Les organisateurs de la manifestation ont fourni un aperçu sur les interventions des deux conférenciers. L'intervention de M. Brochet focalisera ainsi sur la notion du contexte. Au travers d'exemples de projets d'équipements publics, de logements ou d'aménagements urbains, l'analyse du contexte est, en fait, utilisée comme moteur du projet architectural et le bâtiment devient le révélateur de ce contexte. Dans ce jeu d'aller-retour, du paysage, du quartier ou du bâtiment existant au projet, se joue la conception architecturale. De la réhabilitation d'un musée au centre de Paris, à la création d'une médiathèque en accord avec le climat ou avec la topographie. De la transformation de la rudesse de l'environnement suburbain en douceur de vivre, à l'appropriation et au détournement de bâtiments anciens ; un petit voyage illustré dans des projets qui se fondent dans une identité révélée du lieu où ils s'installent.

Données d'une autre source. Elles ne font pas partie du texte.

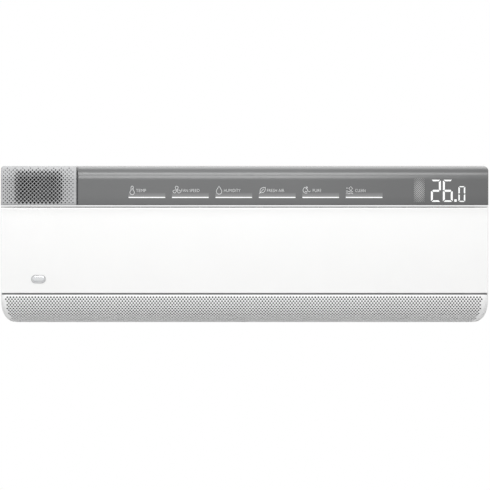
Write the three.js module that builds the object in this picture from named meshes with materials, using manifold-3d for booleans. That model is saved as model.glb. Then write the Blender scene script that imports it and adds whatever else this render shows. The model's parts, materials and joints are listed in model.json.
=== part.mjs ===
// Indoor unit of a split air conditioner with a fresh-air module, hung on a wall plate.
// Millimetres, +Z up, front towards -Y, +X to the right as seen from the front.
// The origin is the centre of the unit on the wall plane, at the back face of the mounting plate.

import * as THREE from "three";
import { mergeVertices } from "three/addons/utils/BufferGeometryUtils.js";
import Module from "manifold-3d";

const wasm = await Module();
wasm.setup();

// ---------------------------------------------------------------- driving dimensions

const WIDTH = 1000;
const HEIGHT = 320;
const DEPTH = 225;
const WALL = 3;
const SEAM = 0.5;

const HALF = WIDTH / 2;
const TOP = HEIGHT / 2;
const BOTTOM = -HEIGHT / 2;
const FRONT = -DEPTH;

// Casing behind the display strip, the front panel and the flap.
const CASE_BACK = -1;
const CASE_SETBACK = 5.8;
const CASE_FRONT = FRONT + CASE_SETBACK;
const COVER_SEAM_X = HALF - 28; // the end covers reach in to here
const STRIP_REAR = -178;
const STRIP_BOTTOM = 80.3;
const STRIP_BEND = { y: -197, z: 131, depth: 28, height: 29 }; // elliptical top front edge
const STRIP_SPLIT = -343.5; // seam between the fresh-air grille and the display panel
const SPLIT_GAP = 3;

// Front panel, with its hinge just behind its top edge.
const PANEL = { top: 74.2, bottom: -100.5, thick: 4 };
const PANEL_HINGE = { y: -219, z: 69.5 };
const HINGE_POCKET = { top: 76.4, bottom: 62, back: -211 };
const TRIM = { bottom: 76.5, top: 79.9 };

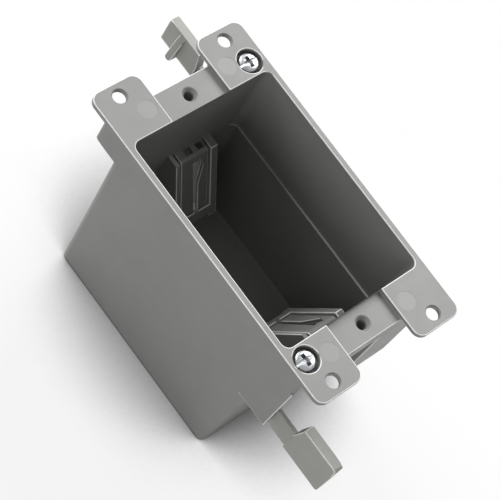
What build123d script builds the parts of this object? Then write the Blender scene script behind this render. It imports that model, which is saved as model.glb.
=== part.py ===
from build123d import *
from math import sqrt
import os

# Old-work wall box for one wiring device, with two swing-out clamping wings.
# Millimetres. The box rests on its back, the opening looks up (+Z), X is across
# the width and Y along the length. Rest pose: both wings swung out.

os.makedirs("parts", exist_ok=True)

# Overall sizes
box_width = 57.15
box_depth = 72.0
device_hole_spacing = 83.34
hole_to_opening = 5.17
hole_to_head_end = 5.13
tab_overlap = 7.95

# Walls
rim_wall = 2.1
back_wall = 2.2
end_wall = 2.0
neck_wall = 1.9
back_end_wall = 1.9
back_side_wall = 2.5
tab_thickness = 1.8
strip_drop = 1.7
opening_corner_radius = 2.6
body_corner_radius = 2.4
back_edge_radius = 1.0

# Draft of the box towards its back, on each side
side_draft = 0.375
end_draft = 1.7
draft_line_drop = 31.0
draft_line_step = 0.7

# Head that fills the hole in the drywall
head_depth = 10.8
guard_depth = 32.6
shield_depth = 44.8
shield_end_length = 21.0
shield_corner_radius = 3.0
head_wall = 2.0
head_corner_radius = 1.2

# Tabs that lie on the face of the drywall
tab_corner_radius = 3.2
strip_width = 22.25
tab_hole_diameter = 4.4
tab_hole_chamfer = 0.35
tab_chamfer_angle = 90
tab_hole_side_margin = 8.275
tab_hole_overlap = 3.8
pin_mark_diameter = 6.0
pin_mark_depth = 0.15
pin_mark_side_margin = 13.075
pin_mark_end_margin = 3.4

# Device screw holes in the recessed strips
device_hole_diameter = 3.0
device_mouth_diameter = 5.0
device_mouth_angle = 82
device_boss_diameter = 7.6
device_boss_length = 11.8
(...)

Pour sa part, M. Leïla Ammar traitera de la difficulté croissante de concilier l'inconciliable, entre architecture et urbanisme, autonomie disciplinaire et concertation permanente, temps du projet architectural, temps de la ville, temps du territoire. En effet, les villes, dont certains théoriciens et praticiens contemporains ont prédit la mort et l'explosion dans l'urbanisation galopante, résistent. L'urbain, tantôt souligné comme manifestation de l'urbanité et de la citoyenneté, tantôt vilipendé comme phénomène et processus de dilution de la ville et de ses qualités, occupent les esprits. Il existe, plus que jamais, un besoin de comprendre pour agir. Agir comme architectes, comme urbanistes, mais aussi comme citoyens. L'espace public, la ville passante et non sécurisée, la ville équitable et durable pour tous et pour toutes, requièrent des professionnels un certain nombre de positions intellectuelles, d'urbanisme de projets et de tracés opposés à l'urbanisme de produits qui se répand de par le monde.
Cela étant, il s'agit bel et bien d'affronter un véritable défi contemporain, celui de penser la ville afin de la réconcilier avec l'architecture et de produire ainsi des architectures qui sont à même de créer les conditions nécessaires d'un bien être et d'un bien habiter.